# SOURCE DATA start

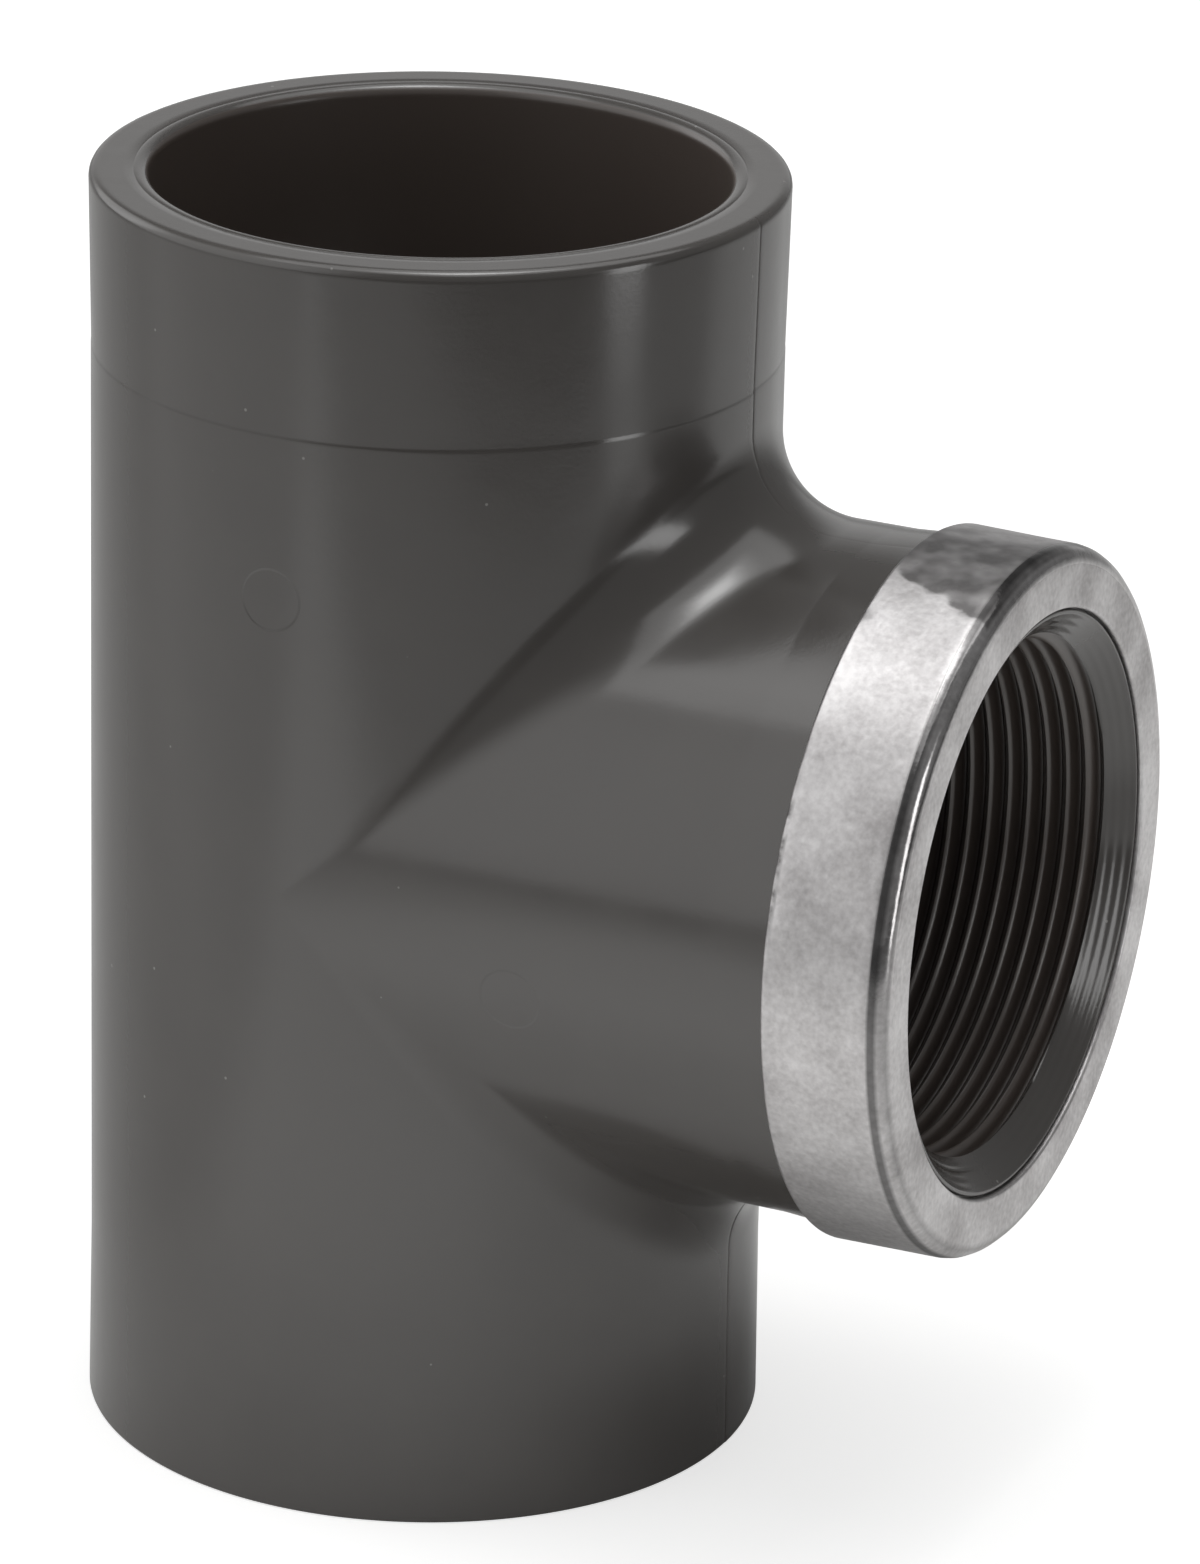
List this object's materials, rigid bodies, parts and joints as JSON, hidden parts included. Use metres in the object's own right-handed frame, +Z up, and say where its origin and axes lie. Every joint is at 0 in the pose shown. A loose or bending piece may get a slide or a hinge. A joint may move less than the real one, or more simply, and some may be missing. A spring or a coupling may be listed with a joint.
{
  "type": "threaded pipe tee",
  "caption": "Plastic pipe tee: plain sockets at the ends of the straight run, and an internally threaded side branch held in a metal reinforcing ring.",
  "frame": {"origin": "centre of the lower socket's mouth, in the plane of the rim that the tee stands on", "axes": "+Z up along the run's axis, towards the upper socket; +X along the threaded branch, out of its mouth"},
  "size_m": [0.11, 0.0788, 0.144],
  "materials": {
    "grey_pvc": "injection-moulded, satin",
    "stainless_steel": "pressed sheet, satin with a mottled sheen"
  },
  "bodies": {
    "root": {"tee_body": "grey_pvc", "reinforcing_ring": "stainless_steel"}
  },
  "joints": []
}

# SOURCE DATA end

» **PROMPT**:
Write out every line exactly as it stands.

» **TASK ANSWER**:
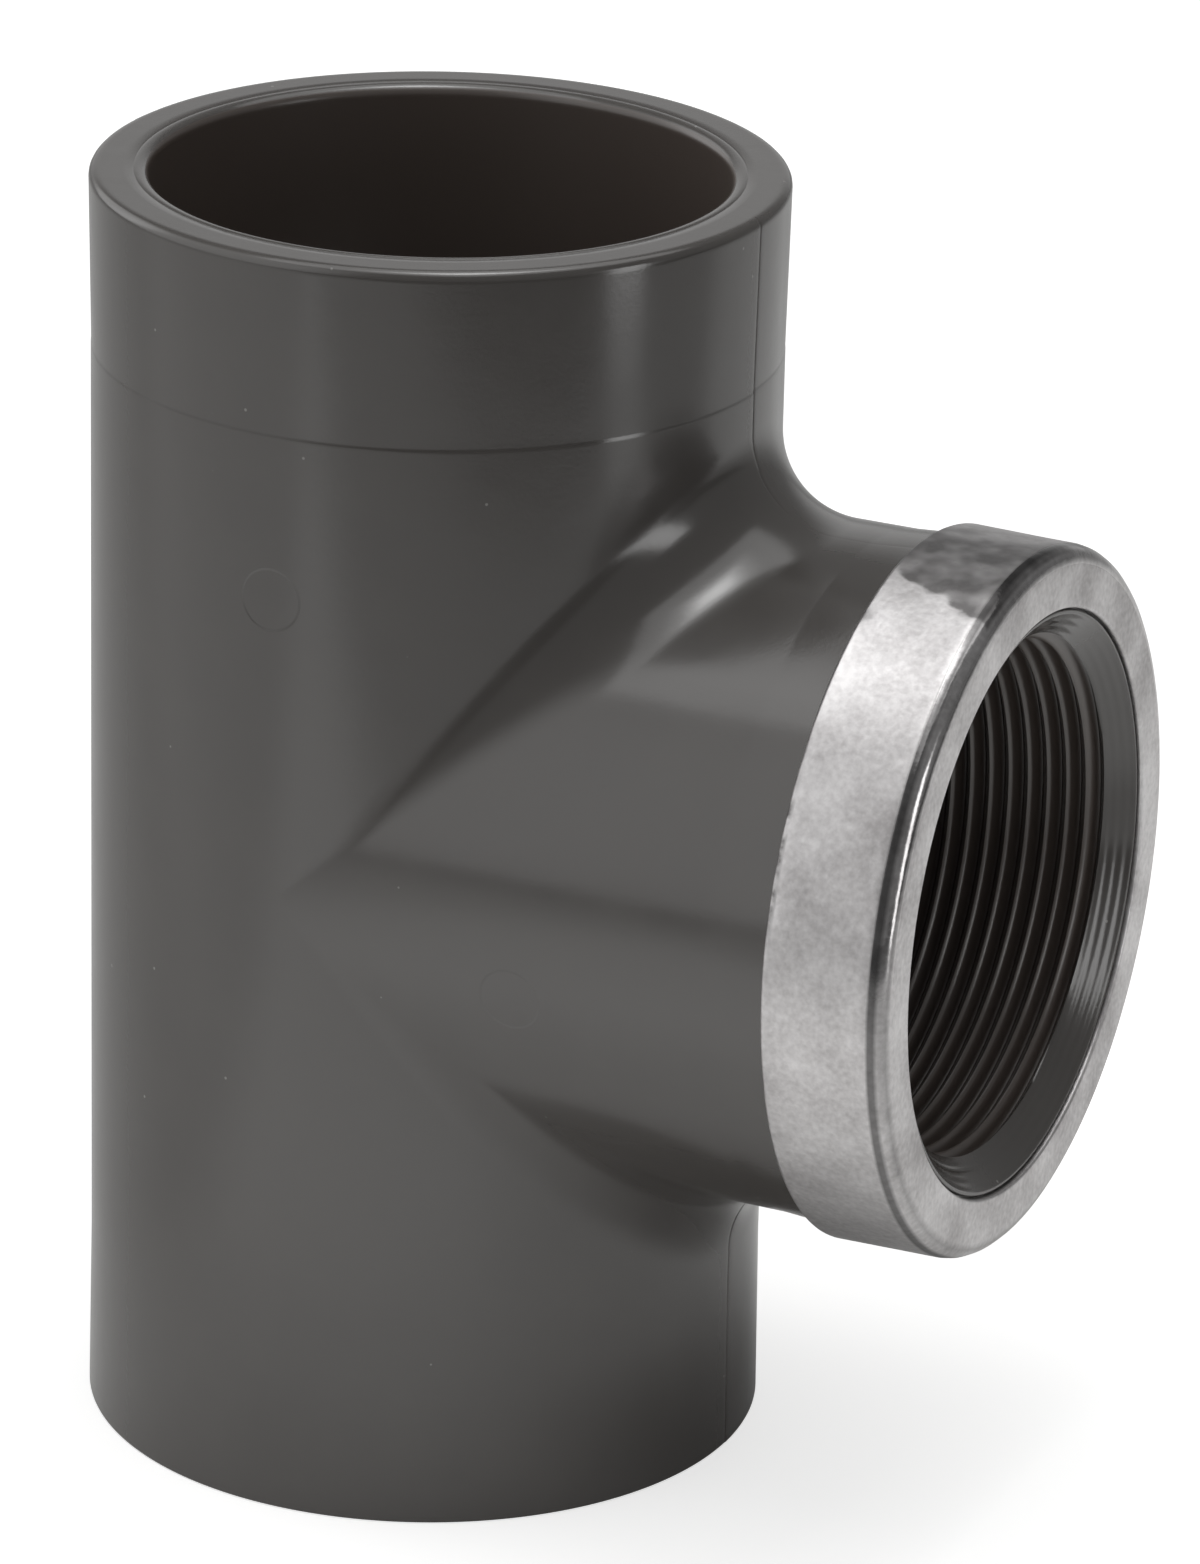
List this object's materials, rigid bodies, parts and joints as JSON, hidden parts included. Use metres in the object's own right-handed frame, +Z up, and say where its origin and axes lie. Every joint is at 0 in the pose shown. A loose or bending piece may get a slide or a hinge. A joint may move less than the real one, or more simply, and some may be missing. A spring or a coupling may be listed with a joint.
{
  "type": "threaded pipe tee",
  "caption": "Plastic pipe tee: plain sockets at the ends of the straight run, and an internally threaded side branch held in a metal reinforcing ring.",
  "frame": {"origin": "centre of the lower socket's mouth, in the plane of the rim that the tee stands on", "axes": "+Z up along the run's axis, towards the upper socket; +X along the threaded branch, out of its mouth"},
  "size_m": [0.11, 0.0788, 0.144],
  "materials": {
    "grey_pvc": "injection-moulded, satin",
    "stainless_steel": "pressed sheet, satin with a mottled sheen"
  },
  "bodies": {
    "root": {"tee_body": "grey_pvc", "reinforcing_ring": "stainless_steel"}
  },
  "joints": []
}